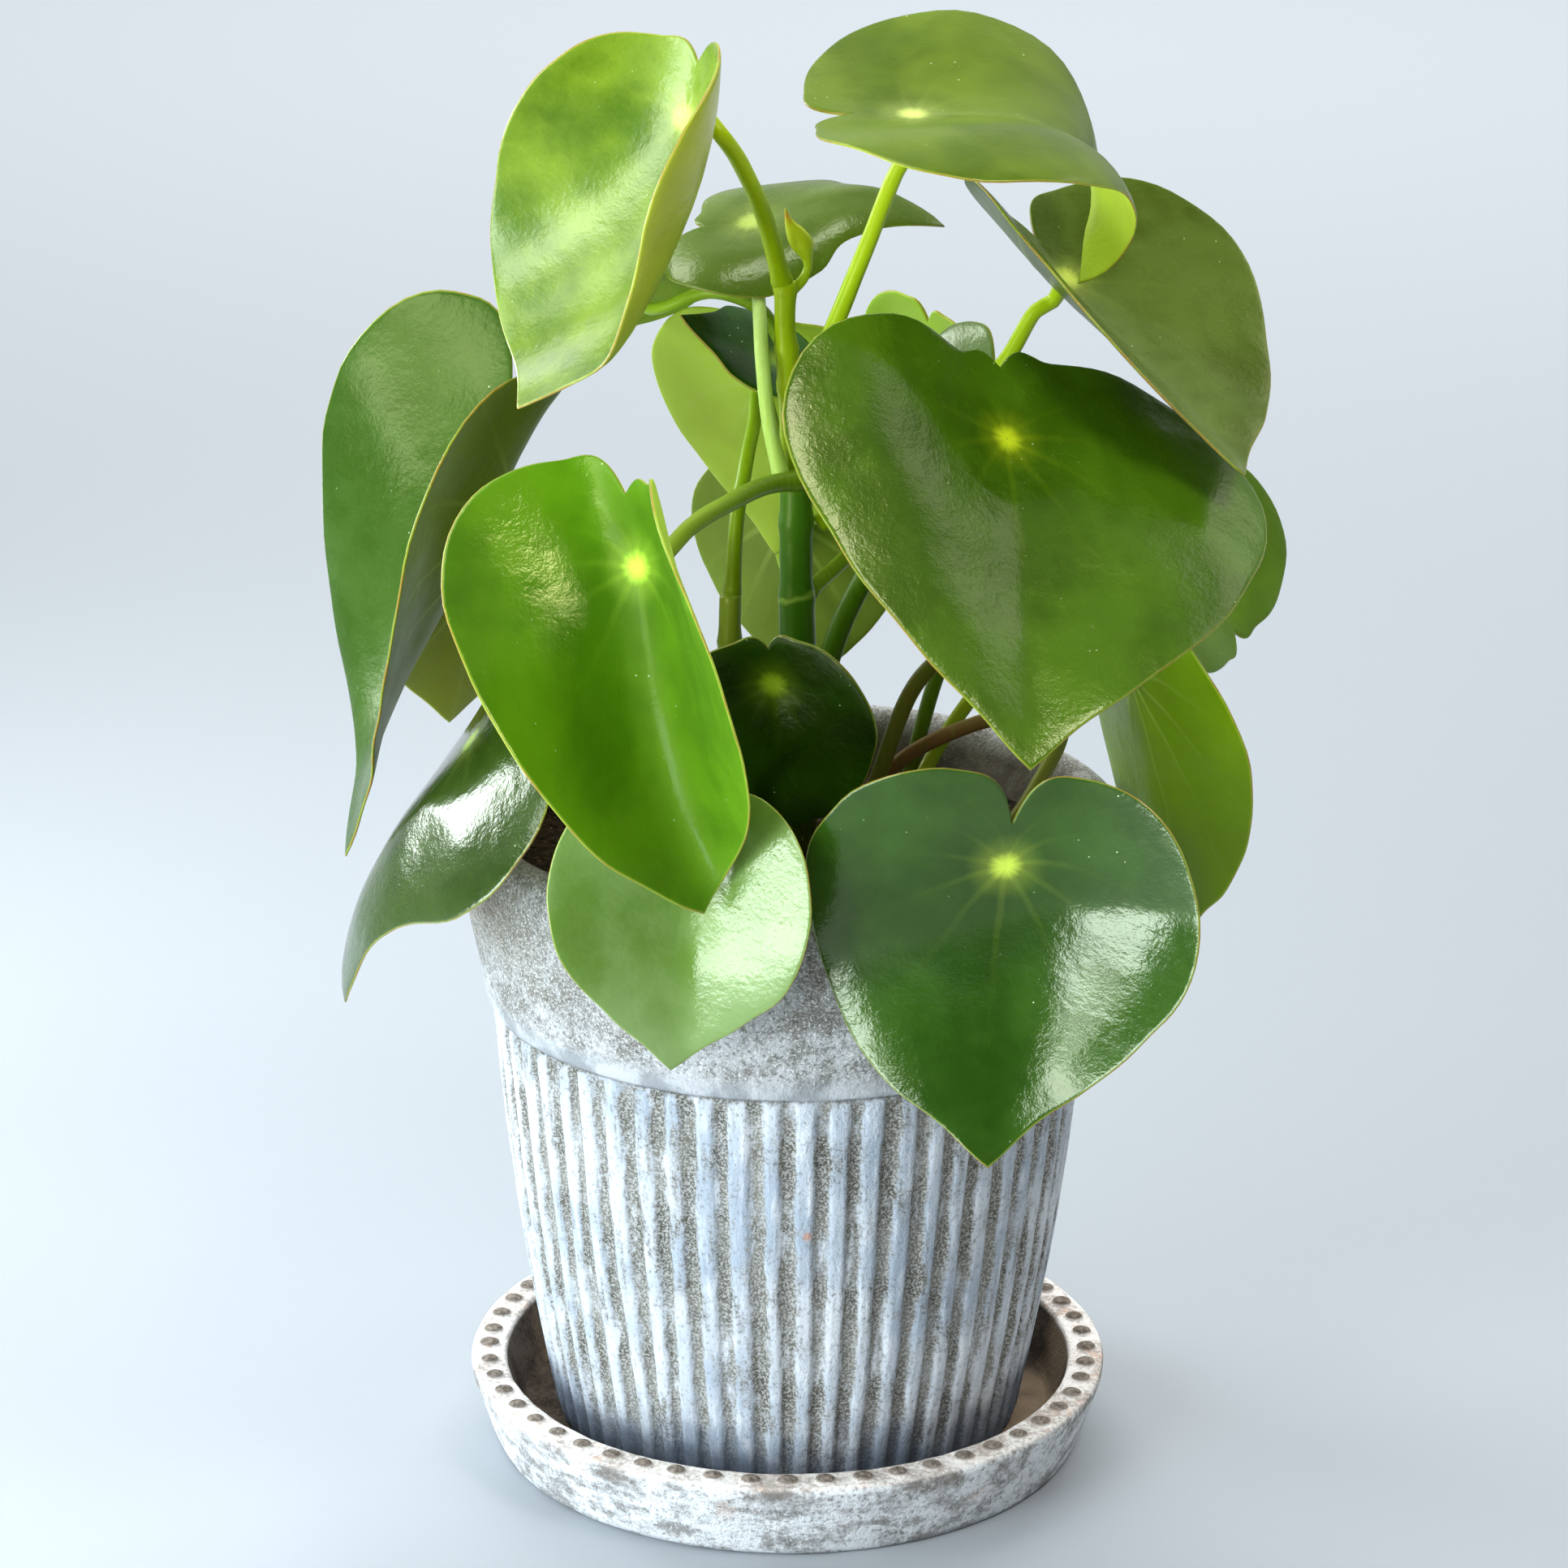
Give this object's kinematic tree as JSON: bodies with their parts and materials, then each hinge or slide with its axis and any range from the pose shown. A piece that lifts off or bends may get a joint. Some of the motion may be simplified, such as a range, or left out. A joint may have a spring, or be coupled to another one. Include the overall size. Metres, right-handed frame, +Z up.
{
  "type": "potted peperomia",
  "caption": "Heart-leaved peperomia growing in a ribbed, lime-washed clay pot that stands in a matching clay saucer with a beaded rim.",
  "frame": {"origin": "on the pot's axis, at the saucer's flat underside", "axes": "+Z up along the pot's axis; +X to the plant's right as seen from the front; -Y towards the front, the side that the large heart-shaped leaves face"},
  "size_m": [0.2332, 0.2155, 0.3564],
  "materials": {
    "saucer_clay": "unglazed terracotta, lime-washed, matt, mottled grey and dusty pink",
    "pot_clay": "unglazed clay, lime-washed: pale grey ridges over dark grey-brown grooves, matt",
    "soil": "dark moist peat mix, matt and crumbly",
    "stem": "smooth green stem, satin",
    "stalk": "smooth yellow-green stalk, reddish brown near the soil, satin",
    "leaf": "glossy thick leaf, mid green above with a yellow-green spot at the stalk, lime below"
  },
  "bodies": {
    "root": {"saucer": "saucer_clay", "pot": "pot_clay", "soil": "soil", "main_stem": "stem", "side_stem": "stem", "bud_leaf": "leaf", "leaf_top_left_blade": "leaf", "leaf_top_left_stalk": "stalk", "leaf_top_right_blade": "leaf", "leaf_top_right_stalk": "stalk", "leaf_upper_right_blade": "leaf", "leaf_upper_right_stalk": "stalk", "leaf_centre_large_blade": "leaf", "leaf_centre_large_stalk": "stalk", "leaf_mid_left_blade": "leaf", "leaf_mid_left_stalk": "stalk", "leaf_left_folded_blade": "leaf", "leaf_left_folded_stalk": "stalk", "leaf_left_back_blade": "leaf", "leaf_left_back_stalk": "stalk", "leaf_low_left_blade": "leaf", "leaf_low_left_stalk": "stalk", "leaf_front_left_blade": "leaf", "leaf_front_left_stalk": "stalk", "leaf_front_right_blade": "leaf", "leaf_front_right_stalk": "stalk", "leaf_small_centre_blade": "leaf", "leaf_small_centre_stalk": "stalk", "leaf_right_low_blade": "leaf", "leaf_right_low_stalk": "stalk", "leaf_right_back_blade": "leaf", "leaf_right_back_stalk": "stalk", "leaf_back_top_blade": "leaf", "leaf_back_top_stalk": "stalk", "leaf_back_pale_blade": "leaf", "leaf_back_pale_stalk": "stalk", "leaf_young_dark_blade": "leaf", "leaf_young_dark_stalk": "stalk", "leaf_back_left_blade": "leaf", "leaf_back_left_stalk": "stalk", "leaf_back_right_blade": "leaf", "leaf_back_right_stalk": "stalk", "leaf_back_centre_blade": "leaf", "leaf_back_centre_stalk": "stalk", "leaf_back_upper_blade": "leaf", "leaf_back_upper_stalk": "stalk"}
  },
  "joints": []
}
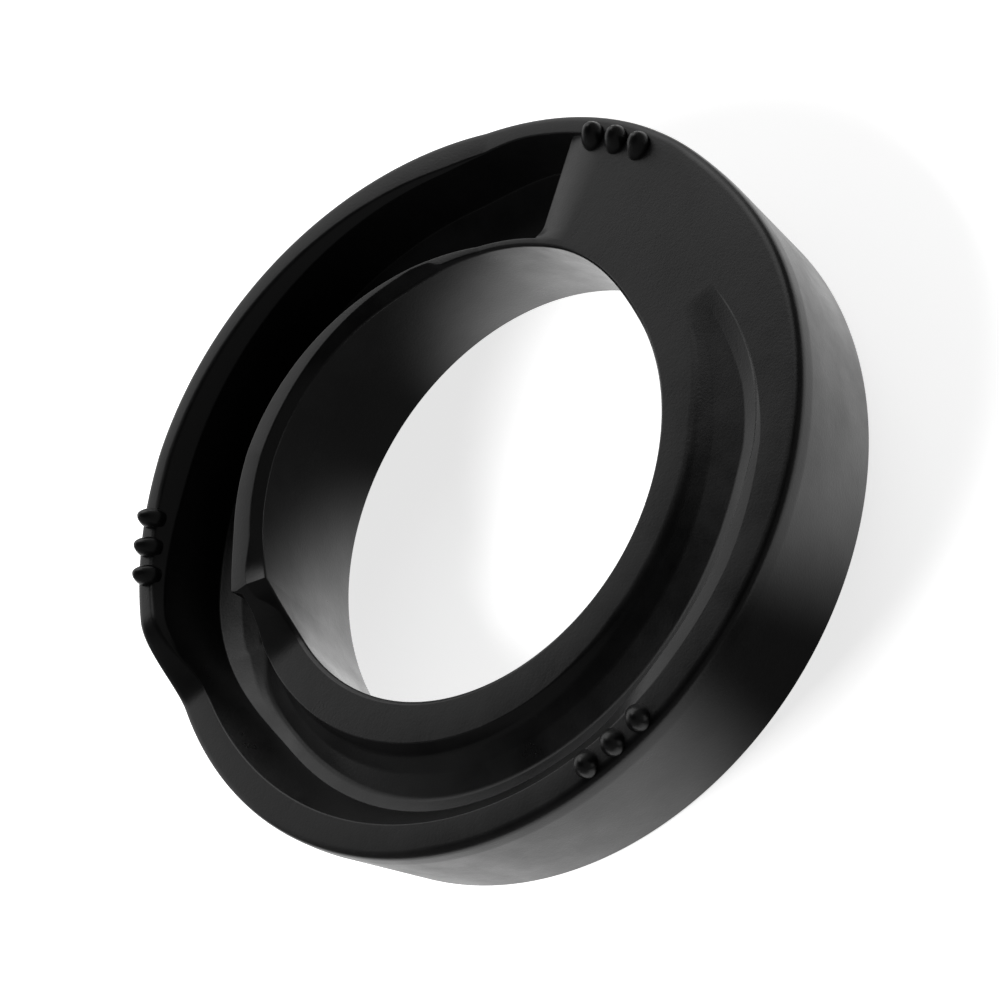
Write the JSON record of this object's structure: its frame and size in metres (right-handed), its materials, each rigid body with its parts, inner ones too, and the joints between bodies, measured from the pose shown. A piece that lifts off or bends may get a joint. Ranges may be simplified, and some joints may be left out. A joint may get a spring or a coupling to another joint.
{
  "type": "coil spring insulator",
  "caption": "Moulded rubber ring with a tapered bore, a helical groove and stop for a coil spring's end, a raised rim and small locating nubs.",
  "frame": {"origin": "where the ring's axis meets the flat back, the face that it rests on", "axes": "+Z along the ring's axis from the flat back to the grooved face; +X from the axis through the groove's stop"},
  "size_m": [0.1358, 0.1358, 0.0357],
  "materials": {
    "rubber": "satin black moulded rubber"
  },
  "bodies": {
    "root": {"spring_insulator": "rubber"}
  },
  "joints": []
}
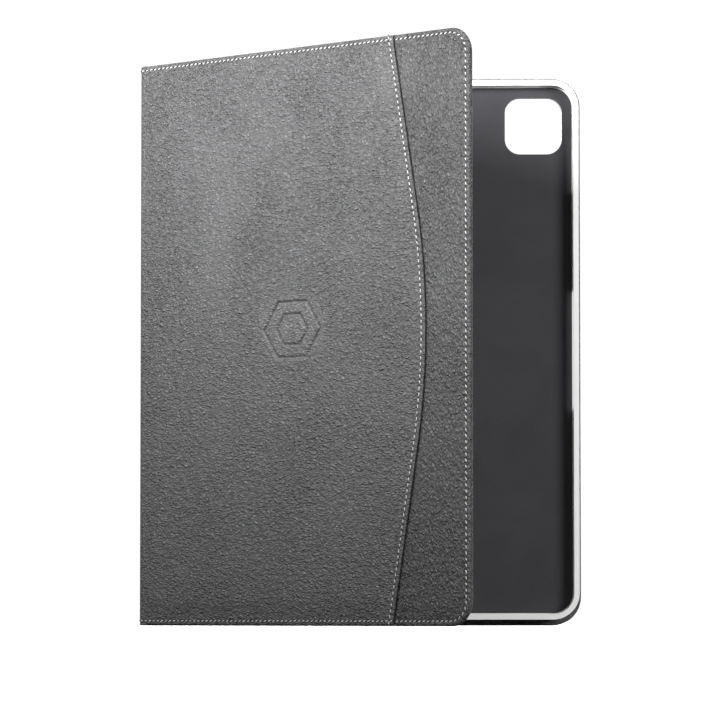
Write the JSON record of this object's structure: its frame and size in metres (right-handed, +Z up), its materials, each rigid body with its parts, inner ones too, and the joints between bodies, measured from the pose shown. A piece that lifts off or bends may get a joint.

---------------

Copy out each record exactly as given, omitting none.

*Answer below*:
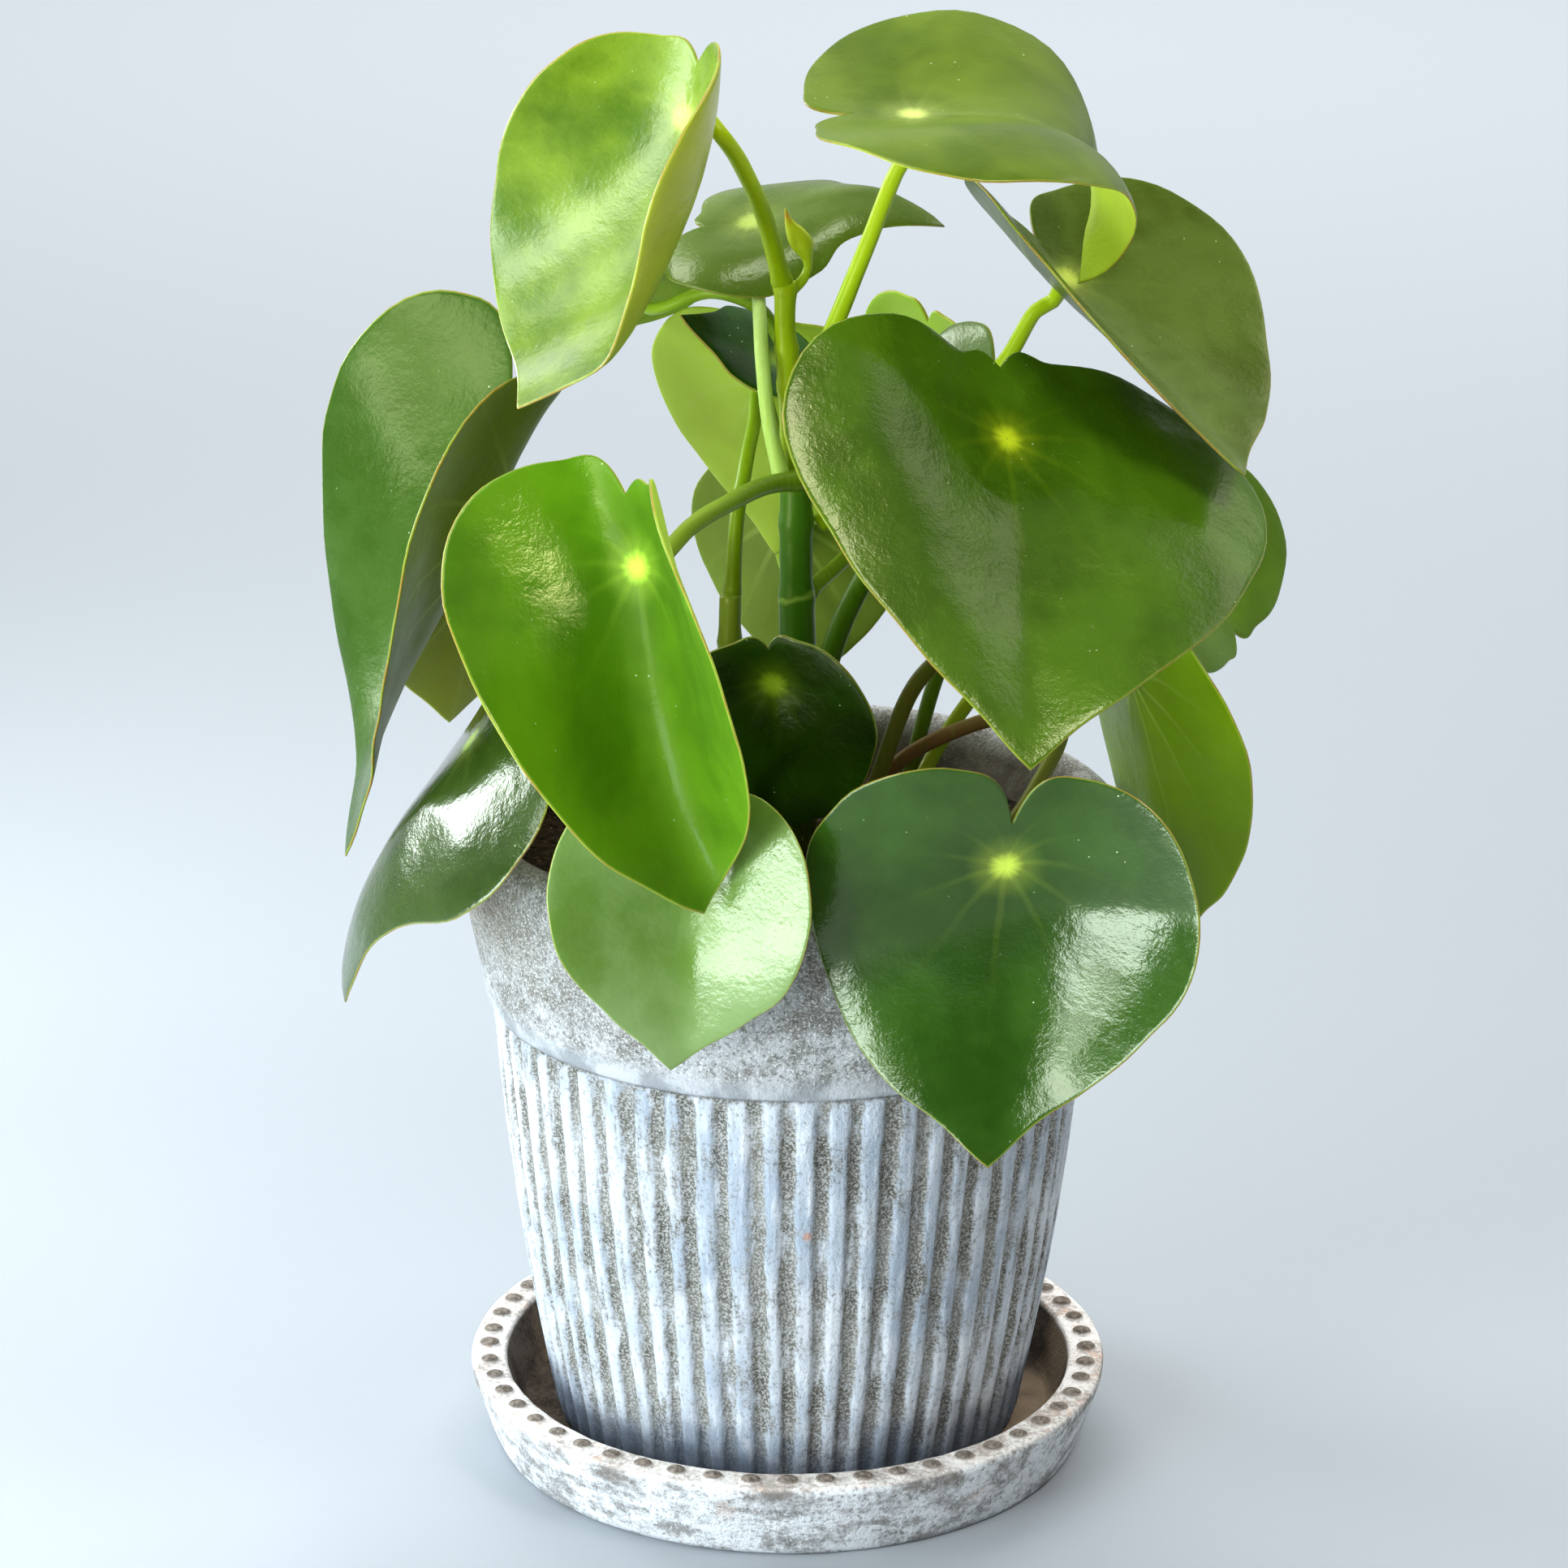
Give this object's kinematic tree as JSON: bodies with their parts and materials, then each hinge or slide with its axis and any range from the pose shown. A piece that lifts off or bends may get a joint. Some of the motion may be simplified, such as a range, or left out. A joint may have a spring, or be coupled to another one. Include the overall size. Metres, right-handed frame, +Z up.
{
  "type": "potted peperomia",
  "caption": "Heart-leaved peperomia growing in a ribbed, lime-washed clay pot that stands in a matching clay saucer with a beaded rim.",
  "frame": {"origin": "on the pot's axis, at the saucer's flat underside", "axes": "+Z up along the pot's axis; +X to the plant's right as seen from the front; -Y towards the front, the side that the large heart-shaped leaves face"},
  "size_m": [0.2332, 0.2155, 0.3564],
  "materials": {
    "saucer_clay": "unglazed terracotta, lime-washed, matt, mottled grey and dusty pink",
    "pot_clay": "unglazed clay, lime-washed: pale grey ridges over dark grey-brown grooves, matt",
    "soil": "dark moist peat mix, matt and crumbly",
    "stem": "smooth green stem, satin",
    "stalk": "smooth yellow-green stalk, reddish brown near the soil, satin",
    "leaf": "glossy thick leaf, mid green above with a yellow-green spot at the stalk, lime below"
  },
  "bodies": {
    "root": {"saucer": "saucer_clay", "pot": "pot_clay", "soil": "soil", "main_stem": "stem", "side_stem": "stem", "bud_leaf": "leaf", "leaf_top_left_blade": "leaf", "leaf_top_left_stalk": "stalk", "leaf_top_right_blade": "leaf", "leaf_top_right_stalk": "stalk", "leaf_upper_right_blade": "leaf", "leaf_upper_right_stalk": "stalk", "leaf_centre_large_blade": "leaf", "leaf_centre_large_stalk": "stalk", "leaf_mid_left_blade": "leaf", "leaf_mid_left_stalk": "stalk", "leaf_left_folded_blade": "leaf", "leaf_left_folded_stalk": "stalk", "leaf_left_back_blade": "leaf", "leaf_left_back_stalk": "stalk", "leaf_low_left_blade": "leaf", "leaf_low_left_stalk": "stalk", "leaf_front_left_blade": "leaf", "leaf_front_left_stalk": "stalk", "leaf_front_right_blade": "leaf", "leaf_front_right_stalk": "stalk", "leaf_small_centre_blade": "leaf", "leaf_small_centre_stalk": "stalk", "leaf_right_low_blade": "leaf", "leaf_right_low_stalk": "stalk", "leaf_right_back_blade": "leaf", "leaf_right_back_stalk": "stalk", "leaf_back_top_blade": "leaf", "leaf_back_top_stalk": "stalk", "leaf_back_pale_blade": "leaf", "leaf_back_pale_stalk": "stalk", "leaf_young_dark_blade": "leaf", "leaf_young_dark_stalk": "stalk", "leaf_back_left_blade": "leaf", "leaf_back_left_stalk": "stalk", "leaf_back_right_blade": "leaf", "leaf_back_right_stalk": "stalk", "leaf_back_centre_blade": "leaf", "leaf_back_centre_stalk": "stalk", "leaf_back_upper_blade": "leaf", "leaf_back_upper_stalk": "stalk"}
  },
  "joints": []
}
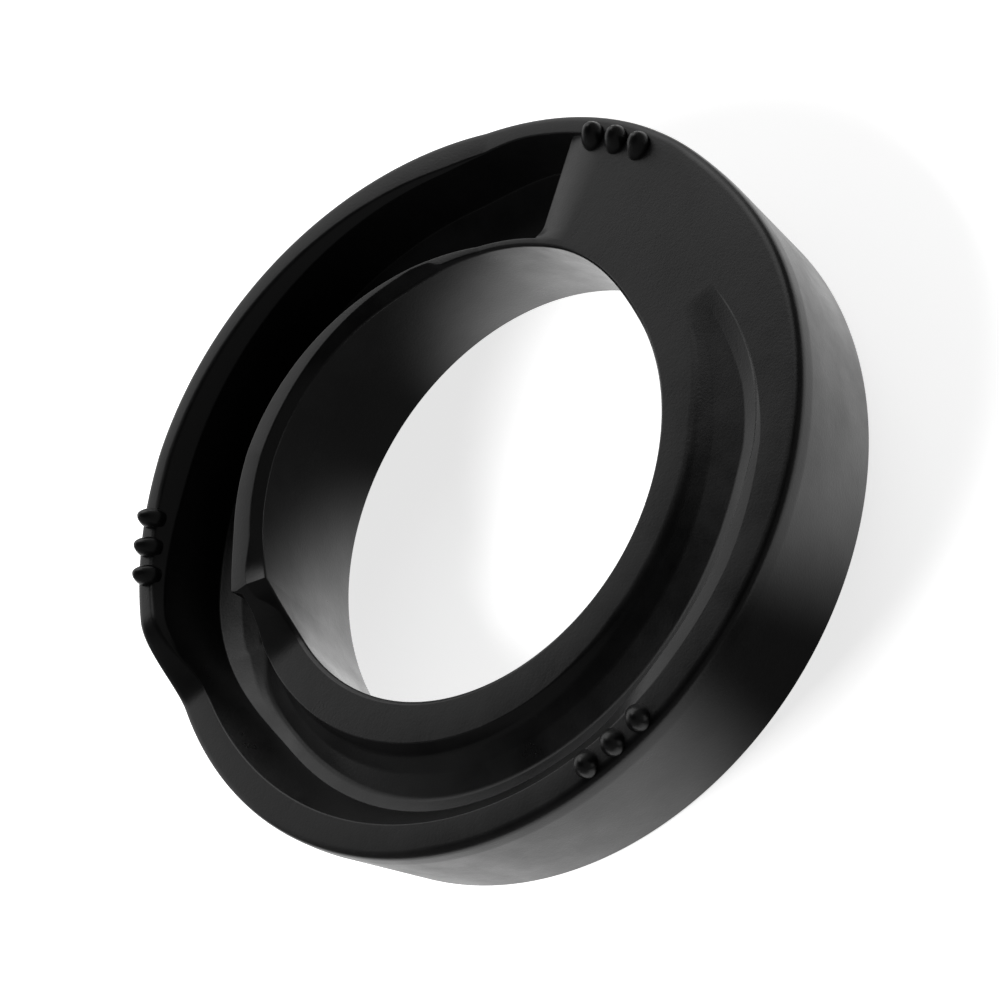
Write the JSON record of this object's structure: its frame and size in metres (right-handed), its materials, each rigid body with its parts, inner ones too, and the joints between bodies, measured from the pose shown. A piece that lifts off or bends may get a joint. Ranges may be simplified, and some joints may be left out. A joint may get a spring or a coupling to another joint.
{
  "type": "coil spring insulator",
  "caption": "Moulded rubber ring with a tapered bore, a helical groove and stop for a coil spring's end, a raised rim and small locating nubs.",
  "frame": {"origin": "where the ring's axis meets the flat back, the face that it rests on", "axes": "+Z along the ring's axis from the flat back to the grooved face; +X from the axis through the groove's stop"},
  "size_m": [0.1358, 0.1358, 0.0357],
  "materials": {
    "rubber": "satin black moulded rubber"
  },
  "bodies": {
    "root": {"spring_insulator": "rubber"}
  },
  "joints": []
}
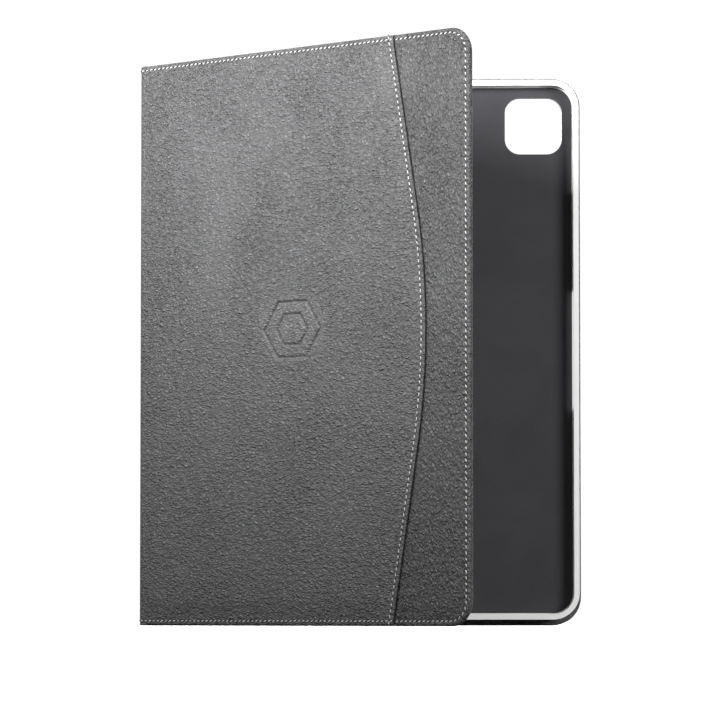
Write the JSON record of this object's structure: its frame and size in metres (right-handed, +Z up), its materials, each rigid body with its parts, inner ones too, and the joints between bodies, measured from the pose shown. A piece that lifts off or bends may get a joint.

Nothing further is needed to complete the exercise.